While Spellings put forth much that's laudable and sensible, upon close inspection there's a bit less there than meets the eye, particularly when it comes to the law's interventions for schools deemed "in need of improvement." The problems with the law's current "cascade of sanctions" are multiple and legendary, but Spellings's new regulations don't provide the overhauls necessary to right that ship.

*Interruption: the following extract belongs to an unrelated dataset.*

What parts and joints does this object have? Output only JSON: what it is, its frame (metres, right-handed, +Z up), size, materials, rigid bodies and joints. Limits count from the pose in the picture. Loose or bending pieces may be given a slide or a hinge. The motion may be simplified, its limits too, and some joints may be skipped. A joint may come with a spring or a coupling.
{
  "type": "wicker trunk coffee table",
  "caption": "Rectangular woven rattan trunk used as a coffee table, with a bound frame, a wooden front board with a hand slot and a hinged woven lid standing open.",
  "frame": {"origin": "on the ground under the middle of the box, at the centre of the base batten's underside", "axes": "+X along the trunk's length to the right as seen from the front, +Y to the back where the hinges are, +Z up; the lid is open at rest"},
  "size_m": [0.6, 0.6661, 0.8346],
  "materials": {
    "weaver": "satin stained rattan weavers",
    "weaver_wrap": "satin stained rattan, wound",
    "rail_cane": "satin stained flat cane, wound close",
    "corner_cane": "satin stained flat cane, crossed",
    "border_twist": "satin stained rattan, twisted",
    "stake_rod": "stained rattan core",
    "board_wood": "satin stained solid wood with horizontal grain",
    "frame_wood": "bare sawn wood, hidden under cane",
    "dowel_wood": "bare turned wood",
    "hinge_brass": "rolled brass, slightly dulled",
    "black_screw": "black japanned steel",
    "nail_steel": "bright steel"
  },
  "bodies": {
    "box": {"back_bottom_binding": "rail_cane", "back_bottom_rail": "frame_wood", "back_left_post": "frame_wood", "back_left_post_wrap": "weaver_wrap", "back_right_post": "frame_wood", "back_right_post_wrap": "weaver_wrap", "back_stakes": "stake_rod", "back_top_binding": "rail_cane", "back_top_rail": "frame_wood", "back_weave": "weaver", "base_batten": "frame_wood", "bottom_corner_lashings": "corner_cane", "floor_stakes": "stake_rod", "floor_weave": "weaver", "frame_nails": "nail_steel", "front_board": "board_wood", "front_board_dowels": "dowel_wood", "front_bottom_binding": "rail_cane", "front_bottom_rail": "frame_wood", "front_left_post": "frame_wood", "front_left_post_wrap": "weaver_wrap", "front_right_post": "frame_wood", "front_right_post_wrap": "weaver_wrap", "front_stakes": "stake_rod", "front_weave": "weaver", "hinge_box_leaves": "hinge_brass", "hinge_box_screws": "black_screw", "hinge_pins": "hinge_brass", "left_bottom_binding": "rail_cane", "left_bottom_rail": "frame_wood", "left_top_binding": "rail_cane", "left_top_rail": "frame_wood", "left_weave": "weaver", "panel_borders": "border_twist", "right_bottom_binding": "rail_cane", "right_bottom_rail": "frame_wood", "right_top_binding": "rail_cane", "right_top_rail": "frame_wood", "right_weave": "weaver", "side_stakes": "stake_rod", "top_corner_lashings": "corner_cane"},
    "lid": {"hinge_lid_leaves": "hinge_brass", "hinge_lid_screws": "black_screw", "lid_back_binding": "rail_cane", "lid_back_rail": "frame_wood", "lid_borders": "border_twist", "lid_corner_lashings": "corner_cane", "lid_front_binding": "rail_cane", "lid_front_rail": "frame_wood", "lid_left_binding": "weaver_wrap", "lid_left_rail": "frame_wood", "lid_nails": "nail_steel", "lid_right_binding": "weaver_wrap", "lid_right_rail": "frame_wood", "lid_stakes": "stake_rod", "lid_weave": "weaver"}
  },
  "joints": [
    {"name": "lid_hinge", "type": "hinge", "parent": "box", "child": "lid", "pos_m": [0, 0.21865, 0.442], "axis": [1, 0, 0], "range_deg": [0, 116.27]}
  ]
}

Take the lethargic efforts of many school districts to advertise the law's "free tutoring" (also called SES) opportunities. The proposed regulations would make a number of small and useful changes. For example, districts could spend federal money on marketing and outreach activities and charge that spending to the 20 percent of their Title I funds that they are supposed to allocate toward tutoring and school choice. Districts would also have to notify parents of their choice options at least 14 days before the start of the school year, and publish a description of their efforts to inform parents of these opportunities. Plus, before moving the tutoring dollars to something else (permitted today when not enough parents show interest), they would have to submit details to the state showing that they made an aggressive effort to sign up parents and failed. This sort of sunshine can't but help.
Still, what the new regulations don't do is implement a "use it or lose it" policy--requiring districts to either spend their tutoring dollars on tutoring or watch them disappear. That's probably the sole approach that could create strong enough incentives for many districts to begin running effective tutoring programs. Like Missouri mules, sometimes they need a 2x4 across the withers.
Spellings's proposals would also tighten the requirements for the fifth year of school improvement, when districts must "restructure" persistently failing schools. Basically, districts would have to show that this phase of reform is actually more significant than previous interventions. They can't just replace the curriculum or remove the principal and declare the school "restructured." Well and good. But it would be so much better if the notorious fifth option for restructuring, basically any other approach that the district fancies, were eliminated outright.
It's not entirely the Administration's fault that its regulations didn't go further. No doubt the Department of Education's lawyers wouldn't let them issue proclamations that flat-out contradict the clear language of the law. In the end, the statute has a number of flaws that only Congress can correct. Yet, with the Democratic primary race stretching far into the horizon, a shaky economy, and a war in Iraq, a slightly tweaked NCLB is probably the best we can achieve for the next year or two.